Anomaly Detection¶
has_anomalies / inspect_anomalies flag text that carries out-of-place
characters disguising a real word — a cross-script homoglyph, a bidi-direction
conflict, leet, a single-letter segmentation, a zero-width / bidi control, or
zalgo. Like
is_suspicious_hostname, the
detector reports a technical fact and leaves the malicious-or-not judgement to
the caller — it never claims intent.
Defensive publication
This detector is described publicly as prior art so the method stays freely usable and cannot be patented by others. See issue #389 for the dated record.
Detected classes¶
Six branches fire, in order; the first four need no lexicon and are script-agnostic, so they port across writing systems.

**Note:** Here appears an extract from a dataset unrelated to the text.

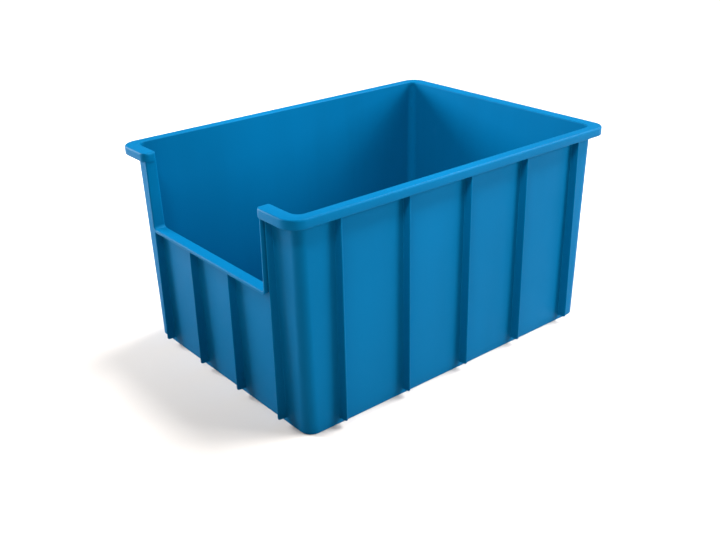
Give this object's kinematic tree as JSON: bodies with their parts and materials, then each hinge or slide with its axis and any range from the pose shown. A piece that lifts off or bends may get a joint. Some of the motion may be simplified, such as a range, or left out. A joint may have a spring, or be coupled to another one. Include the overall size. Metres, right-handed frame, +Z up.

| Kind | Fires on | Spared (false-positive guards) |
|---|---|---|
invisible |
a zero-width / formatting codepoint inside a Latin word | emoji ZWJ sequences; ZWJ/ZWNJ joiners in Indic & Arabic; soft hyphen |
bidi |
an LRO/RLO override anywhere, or an isolate inside a majority-Latin token (Trojan Source) | bare directional marks; LRE..PDF embeddings (RTL text, hashtags) |
zalgo |
excessive stacked combining marks | ordinary accents |
mixed_script |
Latin combined with Cyrillic or Greek in one token | CJK / Thai / kaomoji; legitimate unit symbols (kΩ, µF) |
bidi_mixed |
one token mixes strong left-to-right and strong right-to-left letters (varonisו), which can visually reorder ("BiDi Swap") — no U+202x override (that is bidi) |
single-direction text (all-LTR or all-RTL); digits are neutral |
leet |
every out-of-place char substitutes a letter and the result is a common word (fr33 → free) |
a literal number that maps to no letter (win32, Power5, 21st, 3pm) |
segmentation |
dense separators splitting single letters into a real word (v.i.a.g.r.a) |
multi-letter parts (6-foot-6); a lone separator (e-mail) |
The leet and segmentation branches take a caller-supplied lexicon — a
set of common words for the language being protected. The defining rule: a real
leet attack substitutes a letter, whereas win32 carries a literal number
that maps to no letter, so requiring every out-of-place character to be a real
letter-substitution that yields a common word rejects the literals.
Usage¶
from disarm import has_anomalies, inspect_anomalies
words = {"free", "paypal"}
# leet: "fr33" decodes to "free"
assert has_anomalies("get fr33 now", words)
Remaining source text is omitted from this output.